Exercise goal
Locate each line with the string "from" in the listing below and copy it.

(Records that describe objects)
##########

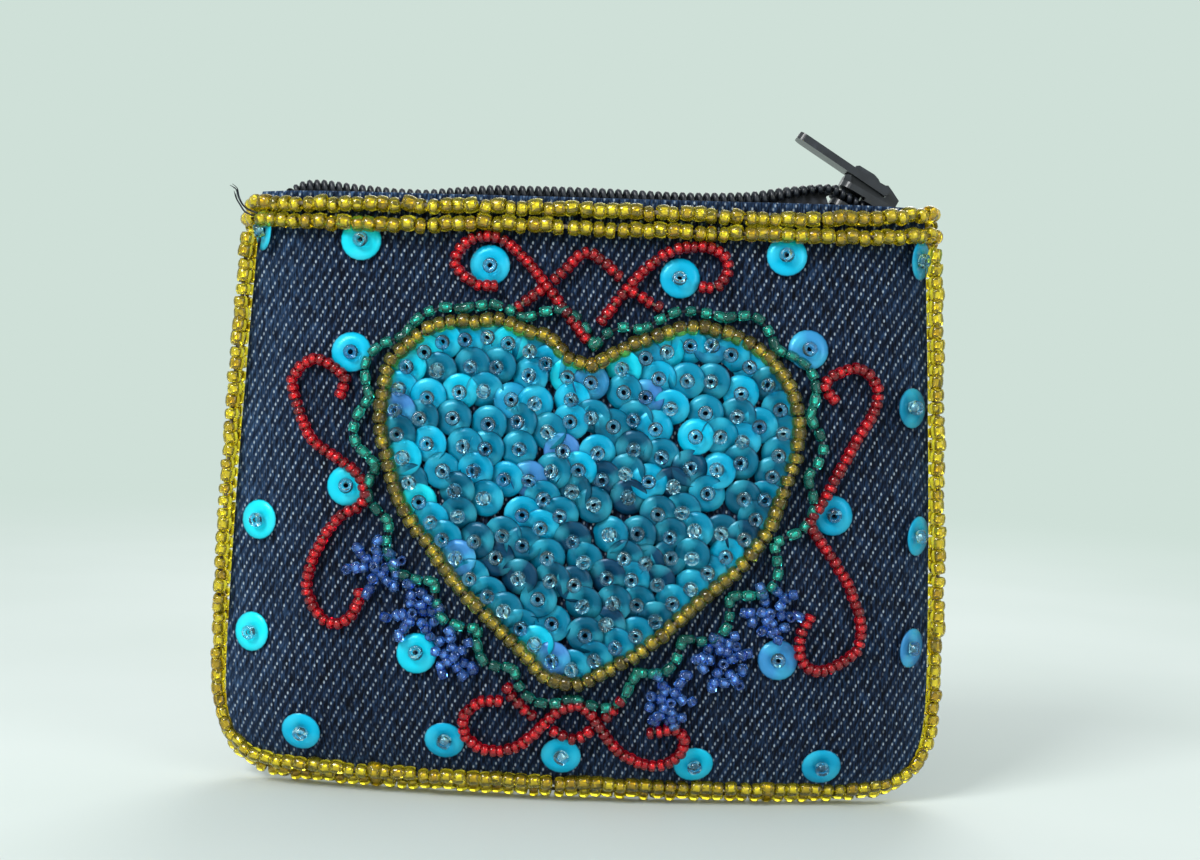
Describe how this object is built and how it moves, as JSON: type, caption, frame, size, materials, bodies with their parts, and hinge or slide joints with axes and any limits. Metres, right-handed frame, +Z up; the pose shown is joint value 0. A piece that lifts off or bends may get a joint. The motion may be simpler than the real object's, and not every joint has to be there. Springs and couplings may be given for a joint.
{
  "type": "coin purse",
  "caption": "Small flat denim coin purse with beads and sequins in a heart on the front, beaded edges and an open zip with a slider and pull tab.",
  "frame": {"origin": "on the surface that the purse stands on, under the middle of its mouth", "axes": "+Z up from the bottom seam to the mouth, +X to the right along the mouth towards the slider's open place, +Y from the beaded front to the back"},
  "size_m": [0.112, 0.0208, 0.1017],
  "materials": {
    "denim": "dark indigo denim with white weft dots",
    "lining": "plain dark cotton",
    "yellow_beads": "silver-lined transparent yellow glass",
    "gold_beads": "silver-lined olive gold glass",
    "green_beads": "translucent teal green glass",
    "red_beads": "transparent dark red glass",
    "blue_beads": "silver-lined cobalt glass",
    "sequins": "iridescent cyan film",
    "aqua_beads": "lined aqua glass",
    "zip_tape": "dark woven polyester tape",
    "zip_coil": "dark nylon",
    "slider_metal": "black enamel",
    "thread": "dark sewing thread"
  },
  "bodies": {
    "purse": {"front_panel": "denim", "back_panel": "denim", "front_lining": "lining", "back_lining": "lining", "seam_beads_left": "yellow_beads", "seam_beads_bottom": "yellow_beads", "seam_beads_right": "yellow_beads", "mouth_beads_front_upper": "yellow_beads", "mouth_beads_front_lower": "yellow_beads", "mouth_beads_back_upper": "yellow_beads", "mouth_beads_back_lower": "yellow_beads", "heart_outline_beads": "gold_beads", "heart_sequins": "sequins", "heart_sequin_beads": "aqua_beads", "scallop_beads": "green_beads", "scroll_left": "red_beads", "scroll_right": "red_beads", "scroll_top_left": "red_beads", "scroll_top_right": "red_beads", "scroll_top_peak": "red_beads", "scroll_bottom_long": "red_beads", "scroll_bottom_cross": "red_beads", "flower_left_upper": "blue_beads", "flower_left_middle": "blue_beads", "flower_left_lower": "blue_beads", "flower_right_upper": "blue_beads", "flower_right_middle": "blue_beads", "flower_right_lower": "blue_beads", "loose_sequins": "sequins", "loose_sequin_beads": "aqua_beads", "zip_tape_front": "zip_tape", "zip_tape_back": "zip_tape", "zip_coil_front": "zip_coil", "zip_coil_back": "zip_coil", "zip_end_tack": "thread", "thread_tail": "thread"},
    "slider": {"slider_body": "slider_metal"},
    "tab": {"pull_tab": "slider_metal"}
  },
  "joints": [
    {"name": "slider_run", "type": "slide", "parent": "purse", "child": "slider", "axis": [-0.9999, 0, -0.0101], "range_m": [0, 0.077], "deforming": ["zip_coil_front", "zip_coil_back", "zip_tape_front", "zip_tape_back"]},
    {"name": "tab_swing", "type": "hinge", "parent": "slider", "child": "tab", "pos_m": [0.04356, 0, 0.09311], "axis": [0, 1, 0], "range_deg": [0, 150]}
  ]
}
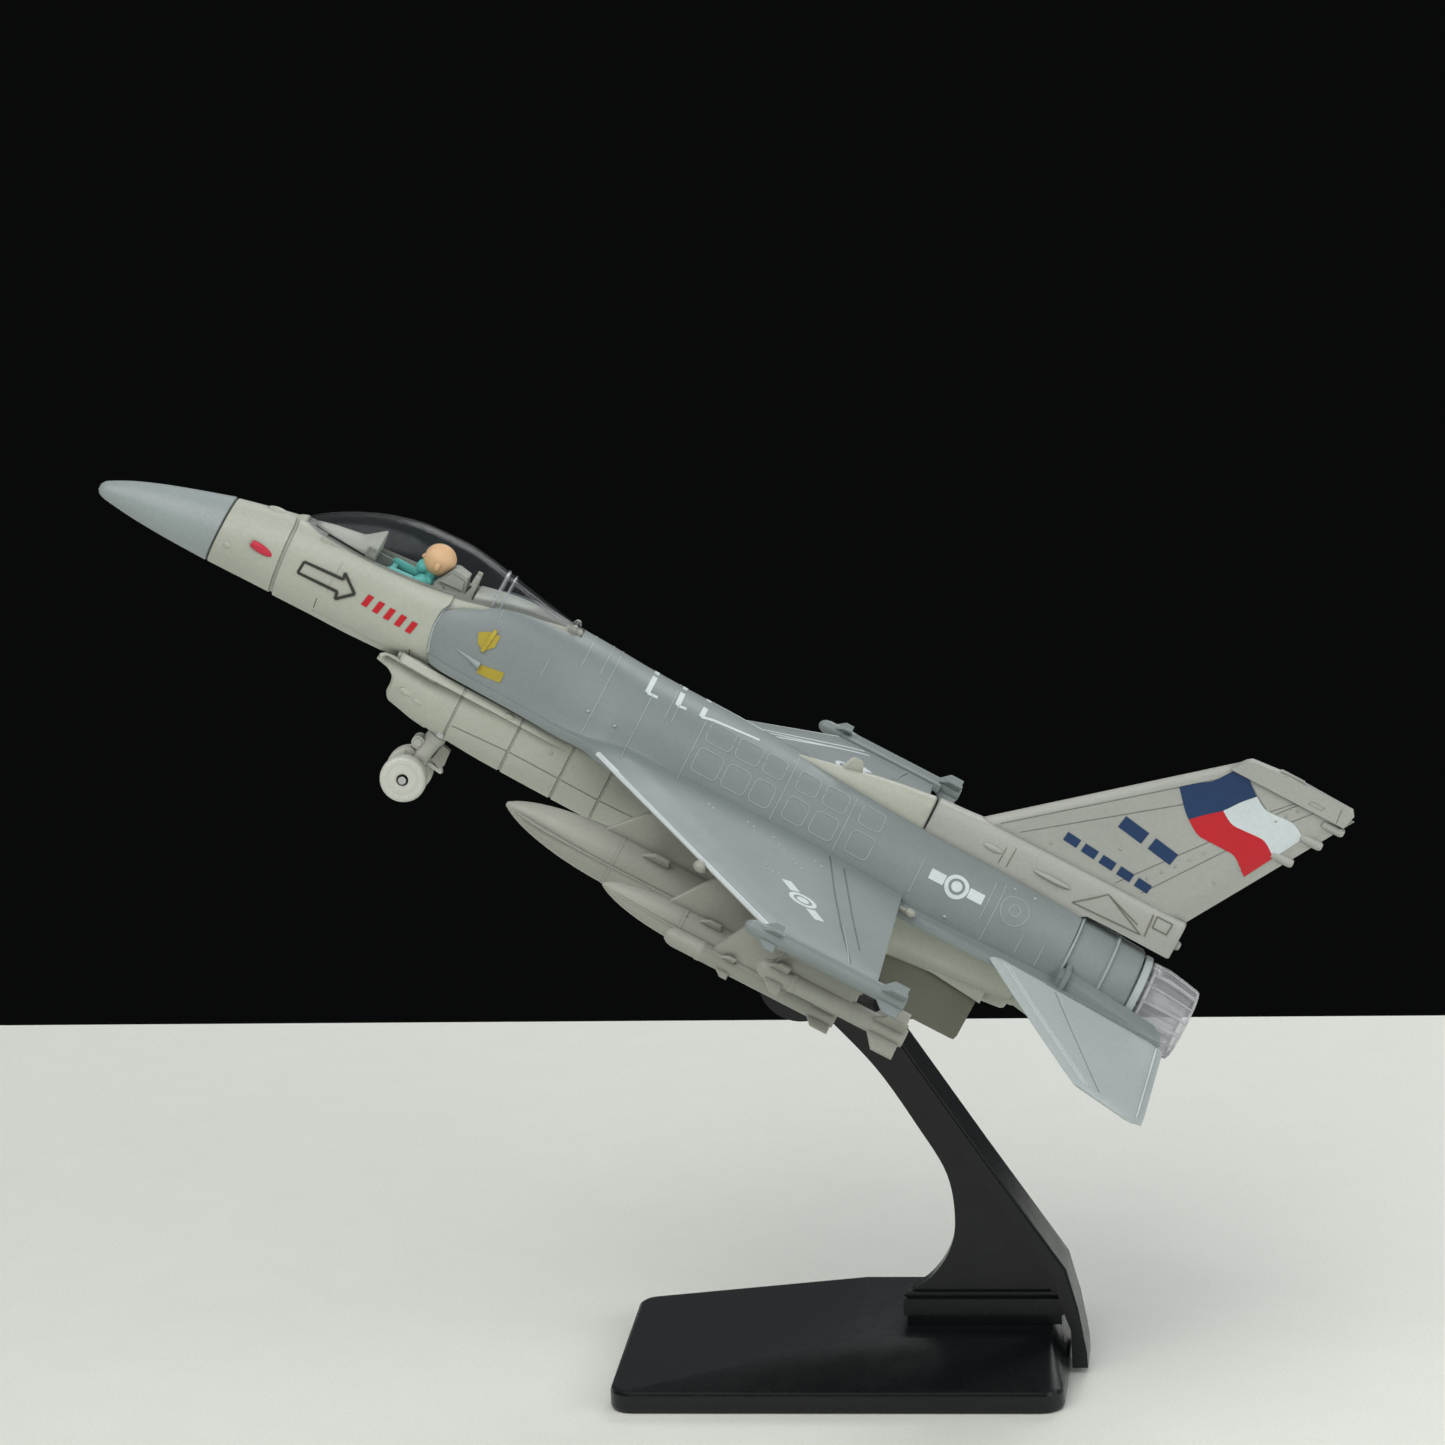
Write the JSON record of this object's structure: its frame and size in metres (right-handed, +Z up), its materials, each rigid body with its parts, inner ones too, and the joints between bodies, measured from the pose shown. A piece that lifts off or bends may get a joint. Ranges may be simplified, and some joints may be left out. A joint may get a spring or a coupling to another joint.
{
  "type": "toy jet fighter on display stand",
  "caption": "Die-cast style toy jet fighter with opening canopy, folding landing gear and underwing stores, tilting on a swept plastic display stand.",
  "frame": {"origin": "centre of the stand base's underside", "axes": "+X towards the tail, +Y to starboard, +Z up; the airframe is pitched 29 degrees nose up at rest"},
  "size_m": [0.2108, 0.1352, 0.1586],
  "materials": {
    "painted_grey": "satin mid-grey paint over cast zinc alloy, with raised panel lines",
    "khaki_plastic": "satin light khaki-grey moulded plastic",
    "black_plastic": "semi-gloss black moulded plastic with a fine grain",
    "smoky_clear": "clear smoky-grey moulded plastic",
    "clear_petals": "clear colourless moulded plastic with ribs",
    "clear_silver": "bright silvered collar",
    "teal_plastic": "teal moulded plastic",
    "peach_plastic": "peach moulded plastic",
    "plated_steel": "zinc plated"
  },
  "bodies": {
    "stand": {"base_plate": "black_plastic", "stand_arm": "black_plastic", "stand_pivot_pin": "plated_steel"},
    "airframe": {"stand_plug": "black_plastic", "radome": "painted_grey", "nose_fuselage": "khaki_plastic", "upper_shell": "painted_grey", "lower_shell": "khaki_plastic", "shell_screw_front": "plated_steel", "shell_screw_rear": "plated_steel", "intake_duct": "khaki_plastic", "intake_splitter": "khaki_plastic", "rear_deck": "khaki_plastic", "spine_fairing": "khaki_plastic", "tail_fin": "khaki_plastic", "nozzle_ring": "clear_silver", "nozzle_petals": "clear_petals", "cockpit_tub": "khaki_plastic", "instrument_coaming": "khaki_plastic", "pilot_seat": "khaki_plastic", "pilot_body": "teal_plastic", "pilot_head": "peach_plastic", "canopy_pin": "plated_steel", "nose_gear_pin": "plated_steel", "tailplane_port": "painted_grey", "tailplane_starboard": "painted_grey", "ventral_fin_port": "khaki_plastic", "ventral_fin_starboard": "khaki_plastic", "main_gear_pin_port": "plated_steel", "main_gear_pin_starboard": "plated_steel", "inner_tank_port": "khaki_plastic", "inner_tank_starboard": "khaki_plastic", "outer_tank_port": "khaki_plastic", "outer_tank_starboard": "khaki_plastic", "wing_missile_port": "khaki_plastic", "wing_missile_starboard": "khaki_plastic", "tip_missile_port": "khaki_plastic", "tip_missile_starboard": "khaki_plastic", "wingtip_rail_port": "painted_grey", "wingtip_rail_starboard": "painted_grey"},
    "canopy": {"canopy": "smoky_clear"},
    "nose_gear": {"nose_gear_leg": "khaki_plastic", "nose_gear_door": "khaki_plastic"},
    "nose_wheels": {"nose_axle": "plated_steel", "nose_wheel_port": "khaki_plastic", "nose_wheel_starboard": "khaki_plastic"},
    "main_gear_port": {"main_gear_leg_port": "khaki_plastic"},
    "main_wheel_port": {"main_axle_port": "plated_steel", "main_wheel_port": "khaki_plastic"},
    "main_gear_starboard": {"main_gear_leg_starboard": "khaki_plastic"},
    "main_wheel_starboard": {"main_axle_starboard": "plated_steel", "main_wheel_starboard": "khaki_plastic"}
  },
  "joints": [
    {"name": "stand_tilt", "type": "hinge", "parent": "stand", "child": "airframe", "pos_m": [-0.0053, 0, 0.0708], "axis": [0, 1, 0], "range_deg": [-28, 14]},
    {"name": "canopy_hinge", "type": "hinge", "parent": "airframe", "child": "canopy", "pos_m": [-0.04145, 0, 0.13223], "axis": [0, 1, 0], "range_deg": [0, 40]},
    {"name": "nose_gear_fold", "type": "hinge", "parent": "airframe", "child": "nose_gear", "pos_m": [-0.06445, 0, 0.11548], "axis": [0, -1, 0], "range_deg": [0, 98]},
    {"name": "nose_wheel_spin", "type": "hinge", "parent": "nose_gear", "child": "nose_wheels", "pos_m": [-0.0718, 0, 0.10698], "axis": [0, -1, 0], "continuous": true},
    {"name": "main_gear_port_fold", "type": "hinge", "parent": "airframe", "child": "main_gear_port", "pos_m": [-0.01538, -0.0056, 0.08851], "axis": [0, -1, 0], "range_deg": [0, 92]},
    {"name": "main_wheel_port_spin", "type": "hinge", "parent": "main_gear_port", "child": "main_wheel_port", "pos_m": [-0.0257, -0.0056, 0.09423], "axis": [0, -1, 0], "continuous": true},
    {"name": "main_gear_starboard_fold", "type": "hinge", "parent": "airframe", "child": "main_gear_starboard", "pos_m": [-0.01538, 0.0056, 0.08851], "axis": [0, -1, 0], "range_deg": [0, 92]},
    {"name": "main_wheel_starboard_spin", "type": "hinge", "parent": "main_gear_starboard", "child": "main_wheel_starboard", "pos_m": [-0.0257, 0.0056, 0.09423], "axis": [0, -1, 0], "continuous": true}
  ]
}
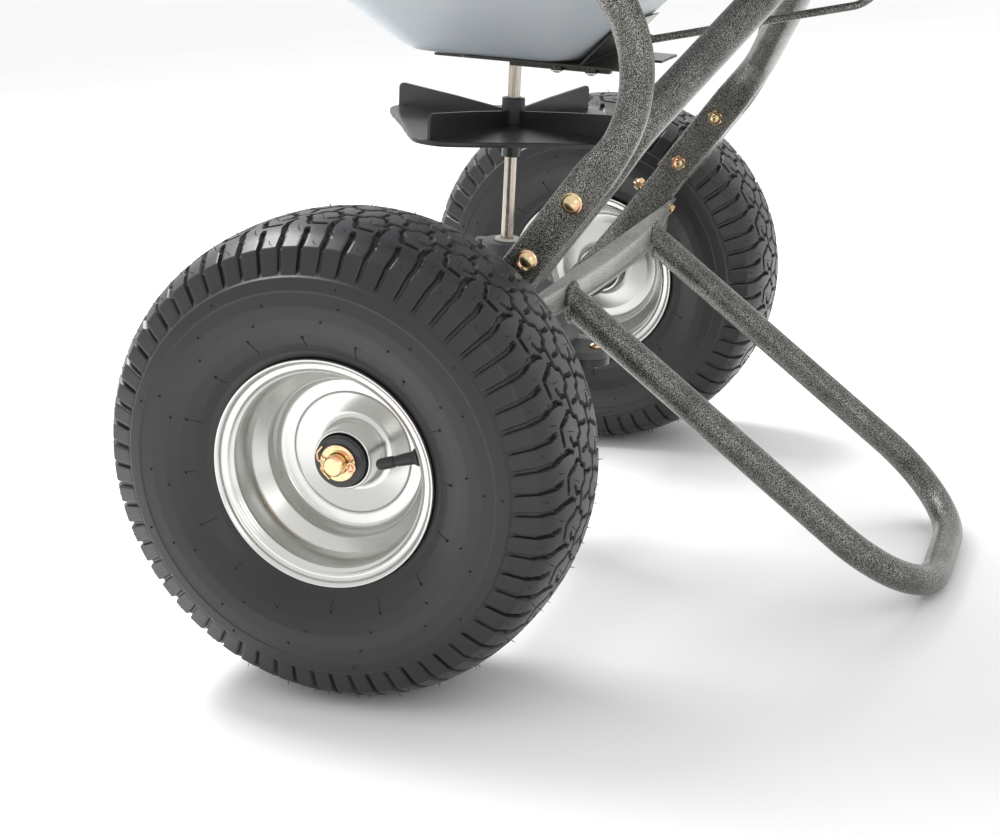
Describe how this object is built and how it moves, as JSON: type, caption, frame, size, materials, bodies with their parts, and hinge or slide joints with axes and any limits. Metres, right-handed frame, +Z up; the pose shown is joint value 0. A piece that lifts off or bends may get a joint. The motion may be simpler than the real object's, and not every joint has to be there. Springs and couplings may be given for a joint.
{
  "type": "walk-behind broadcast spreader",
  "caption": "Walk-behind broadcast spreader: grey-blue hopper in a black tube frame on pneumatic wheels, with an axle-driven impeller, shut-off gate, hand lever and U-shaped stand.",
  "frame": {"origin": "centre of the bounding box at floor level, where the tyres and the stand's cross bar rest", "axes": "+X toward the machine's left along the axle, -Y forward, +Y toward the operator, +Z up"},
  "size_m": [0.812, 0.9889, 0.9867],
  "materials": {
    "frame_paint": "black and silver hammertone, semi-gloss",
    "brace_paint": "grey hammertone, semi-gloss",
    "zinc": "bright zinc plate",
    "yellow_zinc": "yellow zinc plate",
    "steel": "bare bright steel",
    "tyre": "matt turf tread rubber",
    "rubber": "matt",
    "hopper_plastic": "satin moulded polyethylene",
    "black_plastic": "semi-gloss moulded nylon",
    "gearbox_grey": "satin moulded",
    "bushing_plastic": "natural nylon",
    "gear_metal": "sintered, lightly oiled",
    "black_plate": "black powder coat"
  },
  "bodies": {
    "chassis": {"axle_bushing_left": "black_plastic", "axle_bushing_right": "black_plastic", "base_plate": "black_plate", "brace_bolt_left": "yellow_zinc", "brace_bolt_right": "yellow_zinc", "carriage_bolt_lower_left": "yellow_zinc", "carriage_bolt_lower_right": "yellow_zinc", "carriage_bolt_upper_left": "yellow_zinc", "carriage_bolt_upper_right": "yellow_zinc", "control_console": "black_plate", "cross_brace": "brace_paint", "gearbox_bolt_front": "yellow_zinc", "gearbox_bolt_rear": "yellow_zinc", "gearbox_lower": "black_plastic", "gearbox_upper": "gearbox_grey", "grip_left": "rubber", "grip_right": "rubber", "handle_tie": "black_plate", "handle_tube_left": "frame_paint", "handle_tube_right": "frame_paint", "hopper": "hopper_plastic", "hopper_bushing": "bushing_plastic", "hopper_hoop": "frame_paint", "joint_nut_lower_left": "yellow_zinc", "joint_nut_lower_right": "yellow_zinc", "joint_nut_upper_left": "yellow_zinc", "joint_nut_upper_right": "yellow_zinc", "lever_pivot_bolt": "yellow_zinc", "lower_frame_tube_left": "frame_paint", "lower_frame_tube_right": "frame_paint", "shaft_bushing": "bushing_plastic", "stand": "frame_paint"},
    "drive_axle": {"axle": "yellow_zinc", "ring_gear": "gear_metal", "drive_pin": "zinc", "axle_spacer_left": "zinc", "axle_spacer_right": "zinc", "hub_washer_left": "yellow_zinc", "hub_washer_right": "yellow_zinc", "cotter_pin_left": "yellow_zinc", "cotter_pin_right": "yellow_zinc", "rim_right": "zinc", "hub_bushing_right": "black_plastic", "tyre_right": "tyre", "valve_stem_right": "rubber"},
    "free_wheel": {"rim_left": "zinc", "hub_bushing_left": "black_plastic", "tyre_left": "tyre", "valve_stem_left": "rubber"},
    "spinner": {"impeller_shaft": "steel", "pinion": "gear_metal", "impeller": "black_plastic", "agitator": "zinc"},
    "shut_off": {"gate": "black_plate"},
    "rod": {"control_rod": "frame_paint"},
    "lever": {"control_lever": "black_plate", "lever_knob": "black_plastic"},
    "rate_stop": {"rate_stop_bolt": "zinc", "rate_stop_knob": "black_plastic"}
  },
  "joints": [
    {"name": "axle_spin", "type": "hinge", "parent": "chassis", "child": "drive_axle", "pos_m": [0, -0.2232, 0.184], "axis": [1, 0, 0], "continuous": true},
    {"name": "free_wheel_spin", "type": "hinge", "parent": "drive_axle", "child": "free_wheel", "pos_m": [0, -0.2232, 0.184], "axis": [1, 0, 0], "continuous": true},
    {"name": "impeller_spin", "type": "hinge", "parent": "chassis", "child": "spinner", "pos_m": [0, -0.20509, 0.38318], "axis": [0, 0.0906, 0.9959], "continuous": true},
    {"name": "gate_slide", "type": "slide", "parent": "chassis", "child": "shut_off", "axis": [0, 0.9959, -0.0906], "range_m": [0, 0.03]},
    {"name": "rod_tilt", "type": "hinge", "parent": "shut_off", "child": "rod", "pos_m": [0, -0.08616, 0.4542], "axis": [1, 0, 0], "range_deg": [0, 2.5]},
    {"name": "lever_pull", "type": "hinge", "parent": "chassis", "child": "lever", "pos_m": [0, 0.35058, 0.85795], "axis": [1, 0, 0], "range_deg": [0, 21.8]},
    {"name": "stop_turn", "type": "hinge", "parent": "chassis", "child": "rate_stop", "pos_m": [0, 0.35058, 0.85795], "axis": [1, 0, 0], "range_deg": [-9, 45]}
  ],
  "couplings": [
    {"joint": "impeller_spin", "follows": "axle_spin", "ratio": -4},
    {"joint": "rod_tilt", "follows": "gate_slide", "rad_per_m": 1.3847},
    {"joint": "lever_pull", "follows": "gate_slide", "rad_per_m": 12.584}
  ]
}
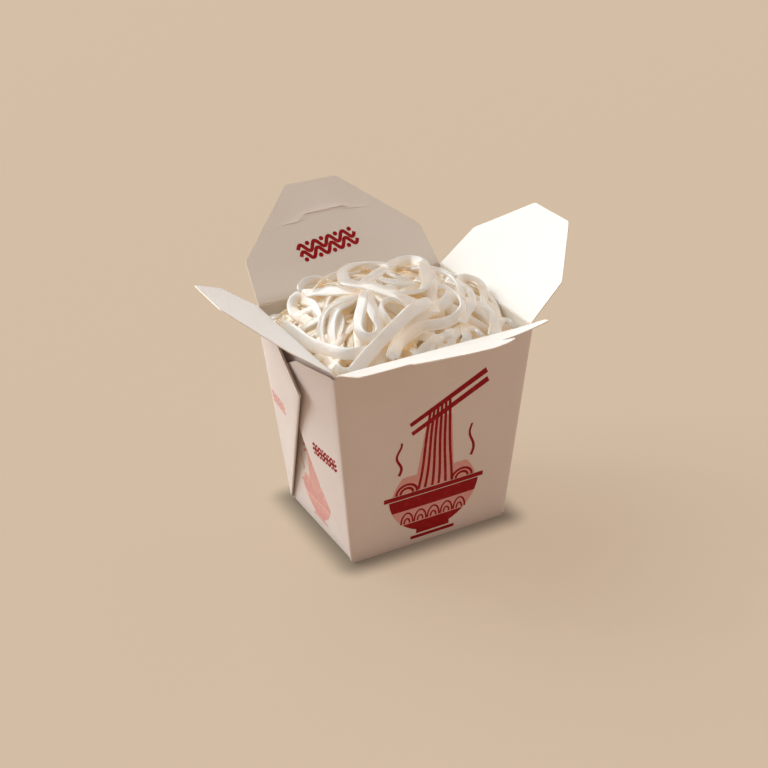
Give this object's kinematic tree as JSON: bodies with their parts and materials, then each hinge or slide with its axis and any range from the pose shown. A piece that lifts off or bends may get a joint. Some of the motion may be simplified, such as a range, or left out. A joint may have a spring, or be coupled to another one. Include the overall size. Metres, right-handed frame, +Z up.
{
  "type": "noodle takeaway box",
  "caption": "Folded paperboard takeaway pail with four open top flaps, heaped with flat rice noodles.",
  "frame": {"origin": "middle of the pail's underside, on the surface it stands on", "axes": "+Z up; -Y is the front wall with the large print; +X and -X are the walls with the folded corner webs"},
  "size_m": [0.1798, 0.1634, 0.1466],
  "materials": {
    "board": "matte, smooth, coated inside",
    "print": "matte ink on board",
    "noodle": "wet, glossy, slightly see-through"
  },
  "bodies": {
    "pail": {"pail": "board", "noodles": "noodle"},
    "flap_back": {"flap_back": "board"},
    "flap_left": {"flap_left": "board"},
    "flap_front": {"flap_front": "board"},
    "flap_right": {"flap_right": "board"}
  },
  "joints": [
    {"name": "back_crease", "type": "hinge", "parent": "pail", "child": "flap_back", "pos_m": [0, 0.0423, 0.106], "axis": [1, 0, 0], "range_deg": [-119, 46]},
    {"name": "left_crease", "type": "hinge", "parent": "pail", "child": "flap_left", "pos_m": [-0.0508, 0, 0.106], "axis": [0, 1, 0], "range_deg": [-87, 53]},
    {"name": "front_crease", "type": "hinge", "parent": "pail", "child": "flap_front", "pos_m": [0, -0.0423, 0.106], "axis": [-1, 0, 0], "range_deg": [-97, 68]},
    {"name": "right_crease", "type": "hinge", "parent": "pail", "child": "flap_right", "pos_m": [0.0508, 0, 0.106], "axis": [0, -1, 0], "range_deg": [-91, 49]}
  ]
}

##########

The solution
  "frame": {"origin": "on the surface that the purse stands on, under the middle of its mouth", "axes": "+Z up from the bottom seam to the mouth, +X to the right along the mouth towards the slider's open place, +Y from the beaded front to the back"},
Write the JSON record of this object's structure: its frame and size in metres (right-handed, +Z up), its materials, each rigid body with its parts, inner ones too, and the joints between bodies, measured from the pose shown. A piece that lifts off or bends may get a joint. Ranges may be simplified, and some joints may be left out. A joint may get a spring or a coupling to another joint.
Give this object's kinematic tree as JSON: bodies with their parts and materials, then each hinge or slide with its axis and any range from the pose shown. A piece that lifts off or bends may get a joint. Some of the motion may be simplified, such as a range, or left out. A joint may have a spring, or be coupled to another one. Include the overall size. Metres, right-handed frame, +Z up.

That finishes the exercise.